The Gators will be home Tuesday night for a non-conference game with Florida A&M. Next weekend they travel to Columbia to face Missouri (10-18, 1-8 SEC).
SEC Baseball
Sunday’s scores: No. 6 FLORIDA (16-11, 6-3 SEC) 4, No. 21 Mississippi State (19-10, 4-5 SEC); No. 5 Tennessee (24-5, 5-4 SEC) 7, Georgia (22-6, 4-5 SEC) 0; No. 24 Kentucky 24-4, 8-1 SEC) 15, No. 22 Ole Miss (18-11, 3-6 SEC) 1
East Division standings: 1. Kentucky (24-4, 8-1 SEC); 2. (TIE) FLORIDA (16-11, 6-3 SEC) and Vanderbilt (23-6, 6-3 SEC); 4. Tennessee (24-5, 5-4 SEC) and South Carolina (21-7, 5-4 SEC); 6. Georgia (22-6, 4-5 SEC); 7. Missouri (10-18, 1-8 SEC)
West Division standings: 1. Arkansas (23-3, 8-1 SEC); 2. Texas A&M (25-3, 6-3 SEC); 3. (TIE) Alabama (21-7, 4-5 SEC) and Mississippi State (19-10, 4-5 SEC); 5. Ole Miss (18-11, 3-6 SEC); 6. LSU (20-9, 2-7 SEC); 7. Auburn (16-11, 1-8 SEC)
UF WOMEN’S TENNIS: Gators take down Ole Miss, 4-3
Alicia Dudeney scored a 5-7, 7-6, 6-0 win to give the 12th-ranked Gators (12-7, 8-2 SEC) win over 30th-ranked Ole Miss (10-7, 4-5 SEC) at the Ring Tennis Center. The Gators have won seven consecutive matches and have moved within a half match of SEC co-leaders Georgia and Texas A&M (both 8-1 in SEC play).

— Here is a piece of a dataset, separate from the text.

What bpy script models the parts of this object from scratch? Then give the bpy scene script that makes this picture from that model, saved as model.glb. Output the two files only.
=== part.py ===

The Gators will be at No. 27 Vanderbilt (11-5, 6-3 SEC) Friday and at Kentucky (8-10, 2-7) on Sunday.
UF MEN’S TENNIS: Gators get a road win at Georgia
The Gators got their first road win of the season Sunday when they beat Georgia, 4-2, in Athens. The Gators (10-9, 4-5 SEC) clinched when Tanapatt Nirundorn won his match 6-4, 3-6, 6-4. Georgia fell to 10-11, 3-6 in the SEC).
Florida will be home next Friday against Vanderbilt (11-9, 2-6 SEC).